TASK DESCRIPTION:
Go through the listing below and gather every line with the word "rigid".

----

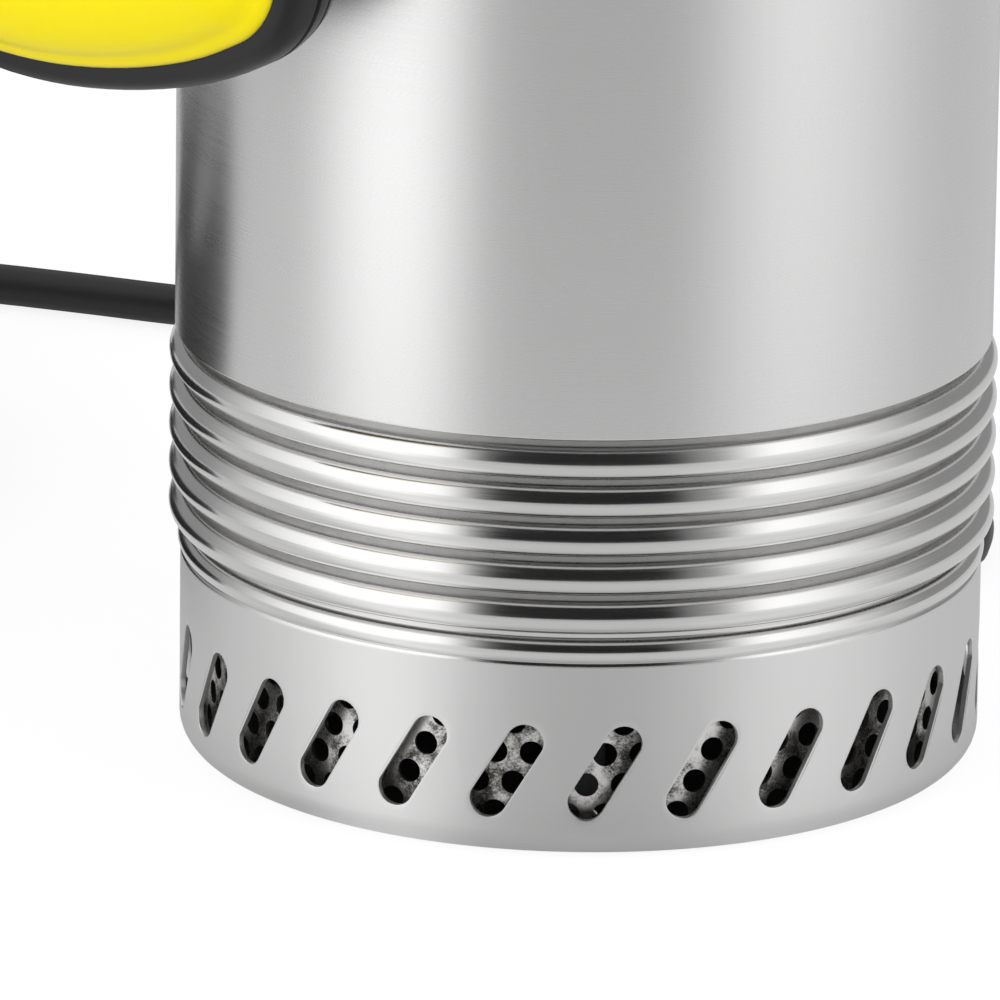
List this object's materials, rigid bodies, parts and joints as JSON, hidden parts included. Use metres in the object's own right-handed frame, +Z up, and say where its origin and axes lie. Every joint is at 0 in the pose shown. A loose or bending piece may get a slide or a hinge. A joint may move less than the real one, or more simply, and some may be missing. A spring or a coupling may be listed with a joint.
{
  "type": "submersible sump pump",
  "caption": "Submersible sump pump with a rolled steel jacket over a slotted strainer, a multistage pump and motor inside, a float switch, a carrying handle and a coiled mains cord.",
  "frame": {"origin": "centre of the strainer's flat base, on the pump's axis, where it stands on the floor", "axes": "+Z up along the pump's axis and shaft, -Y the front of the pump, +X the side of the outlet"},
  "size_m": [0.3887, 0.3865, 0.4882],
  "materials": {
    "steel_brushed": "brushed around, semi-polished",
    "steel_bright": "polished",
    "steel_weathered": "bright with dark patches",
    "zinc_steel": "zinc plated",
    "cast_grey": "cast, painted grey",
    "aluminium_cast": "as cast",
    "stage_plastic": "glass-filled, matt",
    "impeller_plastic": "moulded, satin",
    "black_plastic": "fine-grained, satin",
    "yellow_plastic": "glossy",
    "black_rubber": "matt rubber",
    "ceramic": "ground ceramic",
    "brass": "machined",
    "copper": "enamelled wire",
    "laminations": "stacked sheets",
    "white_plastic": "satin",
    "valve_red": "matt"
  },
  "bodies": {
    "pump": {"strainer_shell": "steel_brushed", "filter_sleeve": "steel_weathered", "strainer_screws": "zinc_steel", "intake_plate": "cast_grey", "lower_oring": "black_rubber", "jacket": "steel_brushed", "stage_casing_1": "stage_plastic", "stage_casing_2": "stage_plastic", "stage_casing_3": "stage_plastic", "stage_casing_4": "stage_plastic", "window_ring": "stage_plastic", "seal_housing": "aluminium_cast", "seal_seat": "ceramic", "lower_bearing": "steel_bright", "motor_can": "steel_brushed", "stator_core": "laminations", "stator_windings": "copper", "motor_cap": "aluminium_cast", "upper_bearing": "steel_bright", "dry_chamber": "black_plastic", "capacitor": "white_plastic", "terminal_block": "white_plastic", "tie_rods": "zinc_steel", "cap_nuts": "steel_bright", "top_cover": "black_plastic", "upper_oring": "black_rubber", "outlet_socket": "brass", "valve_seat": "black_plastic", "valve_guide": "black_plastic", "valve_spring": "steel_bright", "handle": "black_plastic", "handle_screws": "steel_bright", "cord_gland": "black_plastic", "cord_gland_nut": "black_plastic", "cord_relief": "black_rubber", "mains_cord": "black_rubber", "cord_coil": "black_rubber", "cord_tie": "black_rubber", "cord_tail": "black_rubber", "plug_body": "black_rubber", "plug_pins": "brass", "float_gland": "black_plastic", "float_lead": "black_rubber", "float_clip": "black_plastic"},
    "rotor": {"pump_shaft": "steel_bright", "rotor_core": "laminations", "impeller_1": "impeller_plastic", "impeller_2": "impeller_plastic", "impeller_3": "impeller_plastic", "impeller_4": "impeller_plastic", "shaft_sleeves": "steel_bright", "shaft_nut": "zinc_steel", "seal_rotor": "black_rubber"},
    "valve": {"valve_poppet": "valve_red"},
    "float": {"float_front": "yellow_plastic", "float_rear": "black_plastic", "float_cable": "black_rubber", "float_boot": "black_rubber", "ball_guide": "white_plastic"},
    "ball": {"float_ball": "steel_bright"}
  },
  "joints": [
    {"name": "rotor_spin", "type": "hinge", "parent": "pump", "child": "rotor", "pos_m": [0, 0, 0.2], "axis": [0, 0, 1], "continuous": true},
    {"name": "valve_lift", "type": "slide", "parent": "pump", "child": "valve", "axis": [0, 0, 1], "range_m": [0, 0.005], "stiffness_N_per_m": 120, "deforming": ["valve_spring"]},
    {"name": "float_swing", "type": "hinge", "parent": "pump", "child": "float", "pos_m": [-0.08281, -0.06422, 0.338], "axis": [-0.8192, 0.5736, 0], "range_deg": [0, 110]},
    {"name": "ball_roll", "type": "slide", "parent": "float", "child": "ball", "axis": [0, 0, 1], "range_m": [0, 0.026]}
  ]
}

----

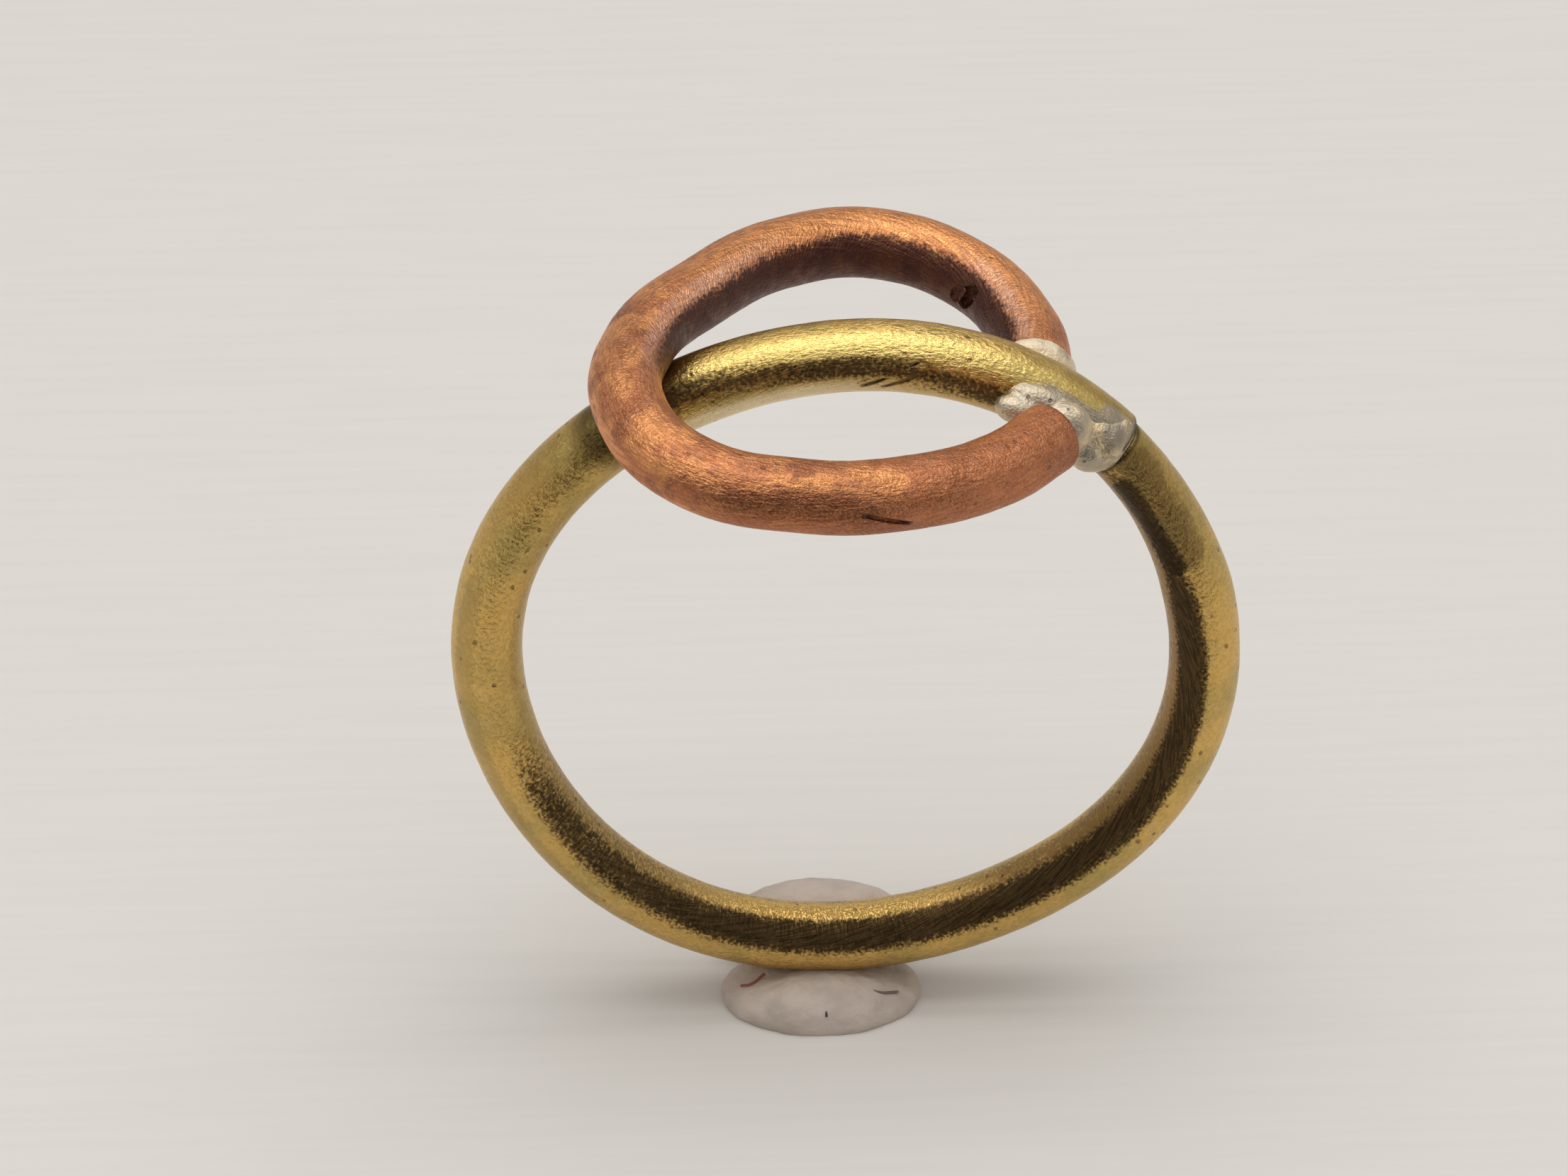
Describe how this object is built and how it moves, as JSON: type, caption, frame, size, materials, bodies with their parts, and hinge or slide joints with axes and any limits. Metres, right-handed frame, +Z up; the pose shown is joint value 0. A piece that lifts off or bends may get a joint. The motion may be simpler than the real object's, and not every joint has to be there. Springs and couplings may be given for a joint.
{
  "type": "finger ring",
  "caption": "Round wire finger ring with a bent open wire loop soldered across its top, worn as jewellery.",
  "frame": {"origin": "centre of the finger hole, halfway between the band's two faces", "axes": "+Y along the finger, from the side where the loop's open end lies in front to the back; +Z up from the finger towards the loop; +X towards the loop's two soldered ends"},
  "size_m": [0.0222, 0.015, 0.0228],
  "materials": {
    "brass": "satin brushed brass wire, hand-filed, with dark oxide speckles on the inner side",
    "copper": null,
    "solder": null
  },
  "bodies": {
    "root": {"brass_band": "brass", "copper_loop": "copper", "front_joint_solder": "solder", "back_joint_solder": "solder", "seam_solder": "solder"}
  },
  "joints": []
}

----

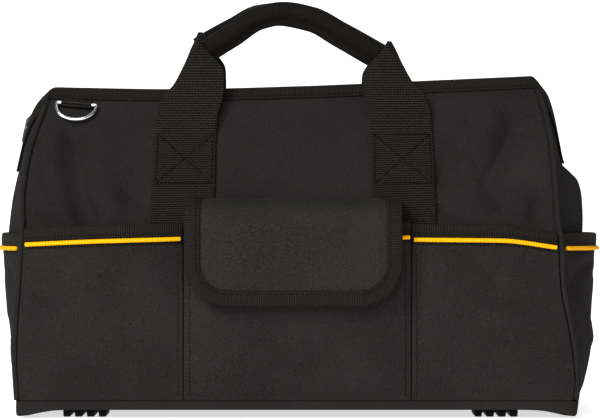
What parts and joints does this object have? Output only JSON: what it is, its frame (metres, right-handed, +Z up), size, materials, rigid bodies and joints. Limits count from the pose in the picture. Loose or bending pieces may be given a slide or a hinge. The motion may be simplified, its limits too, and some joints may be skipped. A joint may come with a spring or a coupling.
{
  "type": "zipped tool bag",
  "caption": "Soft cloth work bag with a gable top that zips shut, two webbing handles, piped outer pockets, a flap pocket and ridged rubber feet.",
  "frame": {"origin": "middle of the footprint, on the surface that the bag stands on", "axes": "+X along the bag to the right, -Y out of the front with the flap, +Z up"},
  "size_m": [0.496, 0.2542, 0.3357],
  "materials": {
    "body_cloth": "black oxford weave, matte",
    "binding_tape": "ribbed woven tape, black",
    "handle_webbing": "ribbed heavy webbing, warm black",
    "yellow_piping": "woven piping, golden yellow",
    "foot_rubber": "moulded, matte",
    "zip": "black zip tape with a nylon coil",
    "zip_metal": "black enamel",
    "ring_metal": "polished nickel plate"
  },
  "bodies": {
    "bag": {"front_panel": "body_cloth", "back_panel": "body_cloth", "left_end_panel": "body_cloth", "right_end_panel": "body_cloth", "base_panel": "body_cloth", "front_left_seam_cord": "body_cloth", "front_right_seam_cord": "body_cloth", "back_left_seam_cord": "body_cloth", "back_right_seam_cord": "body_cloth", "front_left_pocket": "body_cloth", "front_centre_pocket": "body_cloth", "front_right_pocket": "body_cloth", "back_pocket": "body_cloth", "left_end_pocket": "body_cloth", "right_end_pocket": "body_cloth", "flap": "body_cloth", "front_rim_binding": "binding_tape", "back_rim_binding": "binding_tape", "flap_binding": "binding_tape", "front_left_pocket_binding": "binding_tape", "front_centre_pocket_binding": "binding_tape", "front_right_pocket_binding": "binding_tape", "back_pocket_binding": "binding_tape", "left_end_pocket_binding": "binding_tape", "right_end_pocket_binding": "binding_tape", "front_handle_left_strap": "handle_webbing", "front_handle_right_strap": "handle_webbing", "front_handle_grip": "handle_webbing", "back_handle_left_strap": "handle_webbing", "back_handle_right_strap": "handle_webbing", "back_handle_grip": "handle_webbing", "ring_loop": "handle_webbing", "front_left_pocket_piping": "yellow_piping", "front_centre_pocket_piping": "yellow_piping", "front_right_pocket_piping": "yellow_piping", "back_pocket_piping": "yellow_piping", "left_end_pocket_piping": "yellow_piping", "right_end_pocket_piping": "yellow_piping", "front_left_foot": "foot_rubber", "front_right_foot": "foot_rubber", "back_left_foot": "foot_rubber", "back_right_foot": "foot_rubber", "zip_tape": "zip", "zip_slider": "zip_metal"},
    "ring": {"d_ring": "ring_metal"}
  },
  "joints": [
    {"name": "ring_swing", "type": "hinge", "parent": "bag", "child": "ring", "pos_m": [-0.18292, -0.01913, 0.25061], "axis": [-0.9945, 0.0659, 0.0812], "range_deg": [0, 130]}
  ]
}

----

OUTPUT OF THE TASK:
List this object's materials, rigid bodies, parts and joints as JSON, hidden parts included. Use metres in the object's own right-handed frame, +Z up, and say where its origin and axes lie. Every joint is at 0 in the pose shown. A loose or bending piece may get a slide or a hinge. A joint may move less than the real one, or more simply, and some may be missing. A spring or a coupling may be listed with a joint.
What parts and joints does this object have? Output only JSON: what it is, its frame (metres, right-handed, +Z up), size, materials, rigid bodies and joints. Limits count from the pose in the picture. Loose or bending pieces may be given a slide or a hinge. The motion may be simplified, its limits too, and some joints may be skipped. A joint may come with a spring or a coupling.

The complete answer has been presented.